La virulencia que la pandemia derivada del coronavirus está azotando al planeta está revelando los crueles zarpazos en la totalidad del espectro de la producción y el consumo (la economía, la industria, los servicios, el trabajo, etc.etc.) que vienen a aflorar situaciones críticas de supervivencia difíciles de afrontar y más aún de resolver y que están transformando no solo nuestro relativo Estado de Bienestar sino profundamente nuestra relación social habitual y arraigada por el uso tradicional. Sin detenernos especialmente en sectores como la industria (donde diariamente asistimos al cierre o regulación de numerosas empresas con despidos de miles de trabajadores encaminados a la tristeza del paro indeseado); los servicios (como el cierre absoluto de titulares de la restauración, aún las más asentadas y el abandono de numerosos autónomos de dificultades de subsistencia.
Piénsese que según el presidente de CEOE solo en este sector se focalizan renuncias de más de 140 autónomos diarios hasta un total de unos 8.000 en los dos últimos meses). Y así otras pequeñas empresas dedicadas al pequeño comercio en toda su amplia gama que igualmente han tenido que cerrar y colapsar el medio de vida con que sostener sus familias. Según el Ministerio de Trabajo el mes de noviembre arranca con casi cinco millones de personas sin empleo en España. Cuyas familias tienen que comer todos los días. Viene siendo frecuente ver esas largas colas de gente vulnerable para pedir un plato de comida.
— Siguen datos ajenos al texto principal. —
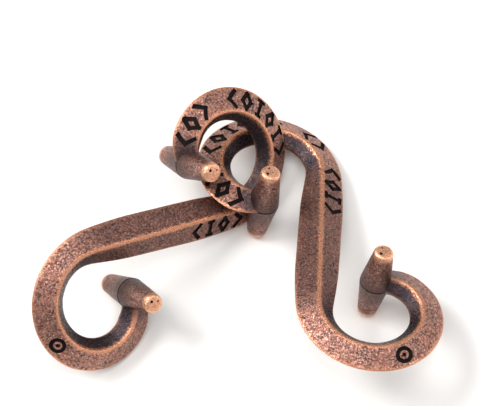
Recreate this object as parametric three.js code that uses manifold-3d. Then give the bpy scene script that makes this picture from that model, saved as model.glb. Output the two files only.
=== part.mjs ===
// A metal ring disentanglement puzzle: two identical cast hooks, linked ring through ring.
// Each hook is a straight bar whose two ends curl the same way round into open rings, so that
// it reads as an S, and each ring ends in a cross peg. Half a turn about the bar's middle
// carries a hook onto itself. The section is a kite: widest at the mould's parting plane, with
// one ridge above it and one below, which lean towards the middle of each ring.
//
// Millimetres, +Z up. The origin is at the bottom centre of the resting pair.

import * as THREE from 'three';
import { mergeVertices } from 'three/addons/utils/BufferGeometryUtils.js';
import Module from 'manifold-3d';

// ---- Driving dimensions ----

// The centreline of half a hook, from the middle of the bar to the peg.
const BAR_LENGTH = 38.4; // the straight part between the two bends
const BEND_EASE = 5.7; // the length over which the bar eases into its bend
const BEND_RADIUS = 12.75; // where the bar turns into the ring
const RING_RADIUS = 14.4; // half way round the ring
const CURL_RADIUS = 8.58; // where the ring closes in on its peg
const RING_ARC = 61.0; // from the bar's end, along the ring, to the peg's axis

// The kite section: its half width lies in the parting plane, its half height across it.
const BAR_HALF_WIDTH = 5.7; // at the middle of the bar
const RING_HALF_WIDTH = 4.46;
const BAR_HALF_HEIGHT = 3.15;
const RING_HALF_HEIGHT = 3.5;
const RIDGE_LEAN = 1.42; // how far the ridges sit towards the ring's middle
const LEAN_REACHED = 0.66; // and the share of the ring by which they lean that far
const TAPER_START = 8; // the distance from the bar's middle where it starts to narrow
const TAPER_END = 28; // and where the ring's own width is reached
const EDGE_FLAT = 0.5; // the width of the flat that breaks each cast edge

// The cross peg: two cones joined at their bases.
const PEG_LENGTH = 23.1;
const PEG_RADIUS = 3.82; // at the parting plane
const PEG_TIP_RADIUS = 2.4;
const PEG_TIP_ROUND = 0.6; // the rounded rim of each tip

// Fineness of the faceted solids.
const RING_STEP = 1.6; // between sections round a ring
const BAR_STEPS = 6; // sections along half of the bar
const WALK_STEP = 0.02; // the stride in which the centreline is worked out
const SAME_POINT = 1e-4; // points closer than this are one
const PEG_SIDES = 32;
const TIP_STEPS = 3; // facets across a tip's rounded rim

// Where each hook rests: the middle of its bar, and its turns about X, Y and Z in degrees.
const RIGHT_HOOK_PLACE = { middle: [19.19, -0.27, 11.44], turns: [-17.63, 13.64, -2.72] };
const LEFT_HOOK_PLACE = { middle: [-19.03, 3.42, 13.83], turns: [37.03, 34.54, -88.18] };
const HOOK_CLEARANCE = 0.25; // the gap kept all round the right hook
const NUDGE = 0.15; // the step by which the loose hook is moved clear
const NUDGE_TURN = 0.6; // and turned, in degrees
const MOST_NUDGES = 120;

const ANTIQUE_COPPER = new THREE.MeshStandardMaterial({
  color: 0x8a5a48,
  roughness: 0.45,
  metalness: 0.9,
});

const { lerp, smoothstep, clamp, degToRad } = THREE.MathUtils;
const wasm = await Module();
wasm.setup();

// ---- Centreline ----

// The curvature at a distance from the bar's middle: none along the bar, then the ring's.
function curvature(distance) {
  const past = distance - BAR_LENGTH / 2;
  const around = clamp(past / RING_ARC, 0, 1);
  const firstHalf = lerp(1 / BEND_RADIUS, 1 / RING_RADIUS, 2 * around);
  const secondHalf = lerp(1 / RING_RADIUS, 1 / CURL_RADIUS, 2 * around - 1);
  const ease = smoothstep(past, -BEND_EASE / 2, BEND_EASE / 2);
  return ease * (around < 0.5 ? firstHalf : secondHalf);
}

// Distances from the bar's middle at which half a hook has a section.
function sectionDistances() {
  const barEnd = (BAR_LENGTH - BEND_EASE) / 2;
  const ringLength = BAR_LENGTH / 2 + RING_ARC - barEnd;
  const ringSteps = Math.ceil(ringLength / RING_STEP);
  const bar = Array.from({ length: BAR_STEPS }, (_, i) => (barEnd * i) / BAR_STEPS);
  const ring = Array.from({ length: ringSteps + 1 }, (_, i) => barEnd + (ringLength * i) / ringSteps);
  return [...bar, ...ring];
}

// Walks the centreline of half a hook in small steps. The bar runs along +Y and the ring
// turns to the left. Each station holds its point, the unit vector towards the ring's middle
// and its distance from the bar's middle.
function walkHalf() {
  const point = new THREE.Vector2(0, 0);
  let heading = Math.PI / 2;
  let travelled = 0;
  return sectionDistances().map((distance) => {
    const strides = Math.ceil((distance - travelled) / WALK_STEP);
    const stride = strides > 0 ? (distance - travelled) / strides : 0;
    for (let i = 0; i < strides; i += 1) {
      const turn = curvature(travelled + stride / 2) * stride;
      heading += turn / 2;
      point.x += Math.cos(heading) * stride;
      point.y += Math.sin(heading) * stride;
      heading += turn / 2;
      travelled += stride;
    }
    const inward = new THREE.Vector2(-Math.sin(heading), Math.cos(heading));
    return { distance, point: point.clone(), inward };
  });
}

// ---- Section ----

// The kite's four corners at a distance from the bar's middle, as [inward, up] pairs: outer
// corner, upper ridge, inner corner, lower ridge. The ridges lean more the further round the
// ring they are, and the arm narrows to fit inside its peg. A kite can be grown all round.
function kiteCorners(distance, growth) {
  const barHalf = BAR_LENGTH / 2;
  const armEnd = barHalf + RING_ARC;
  const along = clamp((distance - barHalf) / RING_ARC, 0, 1);
  const tapered = smoothstep(distance, TAPER_START, TAPER_END);
  const intoPeg = smoothstep(distance, armEnd - 2 * PEG_RADIUS, armEnd);
  const openWidth = lerp(BAR_HALF_WIDTH, RING_HALF_WIDTH, tapered);
  const halfWidth = lerp(openWidth, PEG_RADIUS - EDGE_FLAT, intoPeg) + growth;
  const halfHeight = lerp(BAR_HALF_HEIGHT, RING_HALF_HEIGHT, along) + growth;
  const leanDistance = barHalf + RING_ARC * LEAN_REACHED;
  const lean = RIDGE_LEAN * Math.sin((Math.PI / 2) * Math.min(1, distance / leanDistance));
  return [
    [-halfWidth, 0],
    [lean, halfHeight],
    [halfWidth, 0],
    [lean, -halfHeight],
  ];
}

// Cuts each corner of the kite with a small flat.
function breakEdges(corners) {
  const count = corners.length;
  return corners.flatMap((corner, i) => {
    const here = new THREE.Vector2(...corner);
    const before = new THREE.Vector2(...corners[(i + count - 1) % count]);
    const after = new THREE.Vector2(...corners[(i + 1) % count]);
    const toBefore = before.sub(here).normalize();
    const toAfter = after.sub(here).normalize();
    const reach = EDGE_FLAT / toBefore.distanceTo(toAfter);
    return [
      here.clone().addScaledVector(toBefore, reach),
      here.clone().addScaledVector(toAfter, reach),
    ];
  });
}

// A station's section as points in space. On the half that is turned round, the section
// turns with it, so that both halves list their points in the same order round the bar.
function sectionPoints(station, turned, growth) {
  const side = turned ? -1 : 1;
  const outline = breakEdges(kiteCorners(station.distance, growth));
  const points = outline.map(
    ({ x: inward, y: up }) =>
      new THREE.Vector3(
        side * (station.point.x + inward * station.inward.x),
        side * (station.point.y + inward * station.inward.y),
        up,
      ),
  );
  // Seen from the same side, the turned half's outline runs from its inner corner.
  return turned ? mirrorOrder(points) : points;
}

// Reorders a turned outline: its inner corner takes the outer corner's place and the reverse.
function mirrorOrder(points) {
  const [outerLow, outerHigh, upperOut, upperIn, innerHigh, innerLow, lowerIn, lowerOut] = points;
  return [innerLow, innerHigh, upperIn, upperOut, outerHigh, outerLow, lowerOut, lowerIn];
}

// ---- Solids ----

// A closed mesh as a solid that can be joined.
function solidFrom(geometry) {
  const bare = new THREE.BufferGeometry();
  bare.setAttribute('position', geometry.getAttribute('position').clone());
  bare.setIndex(geometry.getIndex());
  const merged = mergeVertices(bare, SAME_POINT);
  const vertProperties = new Float32Array(merged.getAttribute('position').array);
  const triVerts = new Uint32Array(merged.getIndex().array);
  return new wasm.Manifold(new wasm.Mesh({ numProp: 3, vertProperties, triVerts }));
}

function geometryFrom(solid) {
  const mesh = solid.getMesh();
  const geometry = new THREE.BufferGeometry();
  geometry.setAttribute('position', new THREE.Float32BufferAttribute(mesh.vertProperties, 3));
  geometry.setIndex(new THREE.Uint32BufferAttribute(mesh.triVerts, 1));
  const facets = geometry.toNonIndexed();
  facets.computeVertexNormals();
  return facets;
}

// Skins a row of sections that have the same number of points, and closes both ends.
function loft(sections) {
  const sides = sections[0].length;
  const positions = sections.flat().flatMap((point) => point.toArray());
  const index = [];
  for (let row = 0; row < sections.length - 1; row += 1) {
    for (let side = 0; side < sides; side += 1) {
      const here = row * sides + side;
      const next = row * sides + ((side + 1) % sides);
      index.push(here, here + sides, next, next, here + sides, next + sides);
    }
  }
  const last = (sections.length - 1) * sides;
  for (let side = 1; side < sides - 1; side += 1) {
    index.push(0, side, side + 1);
    index.push(last, last + side + 1, last + side);
  }
  const geometry = new THREE.BufferGeometry();
  geometry.setAttribute('position', new THREE.Float32BufferAttribute(positions, 3));
  geometry.setIndex(index);
  return geometry;
}

// The whole bar with both of its rings, from one peg's axis to the other's.
function barGeometry(stations, growth) {
  const lower = stations.map((station) => sectionPoints(station, true, growth)).reverse();
  const upper = stations.slice(1).map((station) => sectionPoints(station, false, growth));
  return loft([...lower, ...upper]);
}

// A peg on the parting plane, with its axis along Z.
function pegGeometry(growth) {
  const top = PEG_LENGTH / 2 + growth;
  const rimCentre = new THREE.Vector2(PEG_TIP_RADIUS - PEG_TIP_ROUND + growth, top - PEG_TIP_ROUND);
  const rim = Array.from({ length: TIP_STEPS + 1 }, (_, i) => {
    const angle = (Math.PI / 2) * (i / TIP_STEPS);
    const outward = new THREE.Vector2(Math.cos(angle), Math.sin(angle));
    return outward.multiplyScalar(PEG_TIP_ROUND).add(rimCentre);
  });
  const base = new THREE.Vector2(PEG_RADIUS + growth, 0);
  const fromBase = [...rim, new THREE.Vector2(0, top)];
  const toBase = fromBase.map(({ x, y }) => new THREE.Vector2(x, -y)).reverse();
  const peg = new THREE.LatheGeometry([...toBase, base, ...fromBase], PEG_SIDES);
  return peg.rotateX(Math.PI / 2);
}

// One casting in its own frame: the bar's middle at the origin, its length along Y, and the
// parting plane in XY. Growth makes it larger all round, to test for clearance.
function hookSolid(growth = 0) {
  const stations = walkHalf();
  const { point } = stations[stations.length - 1];
  const peg = solidFrom(pegGeometry(growth));
  return solidFrom(barGeometry(stations, growth))
    .add(peg.translate([point.x, point.y, 0]))
    .add(peg.translate([-point.x, -point.y, 0]));
}

// ---- Assembly ----

function placeMatrix({ middle, turns }) {
  const turn = new THREE.Quaternion().setFromEuler(new THREE.Euler(...turns.map(degToRad)));
  return new THREE.Matrix4().compose(new THREE.Vector3(...middle), turn, new THREE.Vector3(1, 1, 1));
}

// The small moves that are tried to free the loose hook: a slide and a turn each way on each axis.
function nudges() {
  const axes = [new THREE.Vector3(1, 0, 0), new THREE.Vector3(0, 1, 0), new THREE.Vector3(0, 0, 1)];
  return axes.flatMap((axis) =>
    [-1, 1].flatMap((sign) => [
      { slide: axis.clone().multiplyScalar(sign * NUDGE), turn: new THREE.Quaternion() },
      {
        slide: new THREE.Vector3(),
        turn: new THREE.Quaternion().setFromAxisAngle(axis, sign * degToRad(NUDGE_TURN)),
      },
    ]),
  );
}

// Moves the loose hook, a nudge at a time, until it is clear of the fixed one. At the sizes
// above it is clear where it lies.
function nudgeClear(start, overlapAt) {
  const place = start.clone();
  let overlap = overlapAt(place);
  let improving = true;
  for (let tries = 0; overlap > 0 && improving && tries < MOST_NUDGES; tries += 1) {
    improving = false;
    const position = new THREE.Vector3();
    const rotation = new THREE.Quaternion();
    const scale = new THREE.Vector3();
    place.decompose(position, rotation, scale);
    for (const { slide, turn } of nudges()) {
      const tried = new THREE.Matrix4().compose(
        position.clone().add(slide),
        turn.clone().multiply(rotation),
        scale,
      );
      const left = overlapAt(tried);
      if (left < overlap) {
        improving = true;
        overlap = left;
        place.copy(tried);
      }
    }
  }
  return place;
}

const hook = hookSolid();
const hookGeometry = geometryFrom(hook);
const rightPlace = placeMatrix(RIGHT_HOOK_PLACE);
const keptClear = hookSolid(HOOK_CLEARANCE).transform(rightPlace.toArray());
const leftPlace = nudgeClear(placeMatrix(LEFT_HOOK_PLACE), (place) =>
  keptClear.intersect(hook.transform(place.toArray())).volume(),
);

const puzzle = new THREE.Group();
for (const [name, place] of [['right_hook', rightPlace], ['left_hook', leftPlace]]) {
  const mesh = new THREE.Mesh(hookGeometry, ANTIQUE_COPPER.clone());
  mesh.name = name;
  mesh.applyMatrix4(place);
  puzzle.add(mesh);
}

// The origin goes to the bottom centre of the pair.
const bounds = new THREE.Box3().setFromObject(puzzle, true);
const centre = bounds.getCenter(new THREE.Vector3());
puzzle.position.set(-centre.x, -centre.y, -bounds.min.z);

export default puzzle;
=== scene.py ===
"""A take-apart puzzle: two identical cast hooks, linked ring through ring, in antique copper.

Each hook is modelled straight, engraved while it is straight, bent along its centreline and
joined to its two cross pegs. Then it is laid where the frame has it. Metres, +Z up.
"""

import math
import random

import bpy
import numpy as np
from mathutils import Matrix, Quaternion, Vector


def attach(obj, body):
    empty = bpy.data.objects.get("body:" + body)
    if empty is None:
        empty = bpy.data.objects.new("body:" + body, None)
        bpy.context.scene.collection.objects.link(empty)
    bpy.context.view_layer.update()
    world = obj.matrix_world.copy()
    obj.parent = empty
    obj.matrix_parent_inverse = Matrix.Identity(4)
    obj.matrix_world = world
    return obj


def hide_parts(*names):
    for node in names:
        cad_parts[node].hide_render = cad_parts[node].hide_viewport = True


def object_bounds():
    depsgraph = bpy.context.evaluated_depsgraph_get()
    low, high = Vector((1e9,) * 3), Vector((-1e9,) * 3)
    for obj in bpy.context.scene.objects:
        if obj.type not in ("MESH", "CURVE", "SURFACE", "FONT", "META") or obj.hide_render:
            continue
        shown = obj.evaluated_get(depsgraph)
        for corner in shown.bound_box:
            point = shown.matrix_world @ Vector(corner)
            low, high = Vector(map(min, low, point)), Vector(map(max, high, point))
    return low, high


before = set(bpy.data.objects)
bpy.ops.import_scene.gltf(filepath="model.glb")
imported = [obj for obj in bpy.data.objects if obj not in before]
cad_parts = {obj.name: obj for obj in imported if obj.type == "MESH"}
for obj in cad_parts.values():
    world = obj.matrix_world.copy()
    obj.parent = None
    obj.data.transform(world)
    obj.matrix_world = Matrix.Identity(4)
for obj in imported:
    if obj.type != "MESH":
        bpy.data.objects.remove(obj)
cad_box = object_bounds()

MM = 0.001

# ---- Driving sizes of one casting ----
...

Y es aquí donde surge ese angustioso SOS que lanzan a la sociedad los Bancos de Alimentos de toda España que vienen cubriendo una de las necesidades más básicas de la dinámica diaria: hacer frente a la angustia vital de las familias más vulnerables para hacer frente a su subsistencia. En este sentido se acaba de hacer público un informe donde se refleja el número de personas necesitadas a las que los bancos de alimentos ayudaban: en 2019 (1´1 millones de personas); junio 2020 (1´5 millones); septiembre 2020 (1´8 millones de personas). Lógicamente y a pesar de la “inyección” que supuso en octubre la aportación de 17 millones de kilos de alimentos procedentes del Fondo de Ayuda Europea para los más necesitados (que podrían cubrir en el mejor de los casos para los próximos dos meses) y las aportaciones que se venían haciendo por grandes superficies, instituciones, cáritas parroquiales, ONGS, instituciones religiosas, Asociaciones de Caridad y particulares en sus diversas vías de apoyo, los Bancos de Alimentos se ven desbordados por la hambruna que ha generado la pandemia (no solo sanitaria sino laboral también) lo que ha generado una merma de existencias que, en muchos de ellos, se ha llegado al vaciamiento más absoluto de sus “despensas”.
Por si fuera poco digerible esa situación, en este país la nueva normativa ha acabado con la aportación voluntaria a través de bolsas de comida (ahora prohibidas) que ayudaban a paliar el hambre de esas familias auxiliadas por los Bancos de Alimentos. Capaces de atender a más de seis millones de personas de riesgo. Por eso, como variante de esa situación, se proponen llevar a cabo entre el 16 y 23 de noviembre lo que han denominado “Gran Recogida”, que no es otra cosa que la donación que se quiera hacer tendrá que ser en metálico (bien en las propias cajas de los comercios) o por el método online en una web al respecto. Un lío.
Dicho esto parece claro que el problema de la hambruna es más que dramático. Si esto sigue así, es impensable cuál pueda ser la reacción de esos millones de parados titulares de familias vulnerables que empiecen a no tener ni trabajo ni de qué subsistir. Por eso parece de obligado cumplimiento como cristianos solidarios con las necesidades del prójimo que arrimemos el hombro y aportemos -en la medida de las posibilidades de cada uno- la ayuda voluntaria con que hacer frente a esas situaciones dramáticas que se conocen cada día. Y puedan llenarse las despensas de las entidades benefactoras que regulan las ayudas alimenticias que hoy tienen bien vacías sus estanterías. De ahí ese angustioso SOS a la solidaridad. Mientras, niñatos rebeldes, que tienen asegurado un techo y un plato de comida (no como aquellos marginados sin techo), se dedican a las revueltas callejeras reprochables. Qué cosas.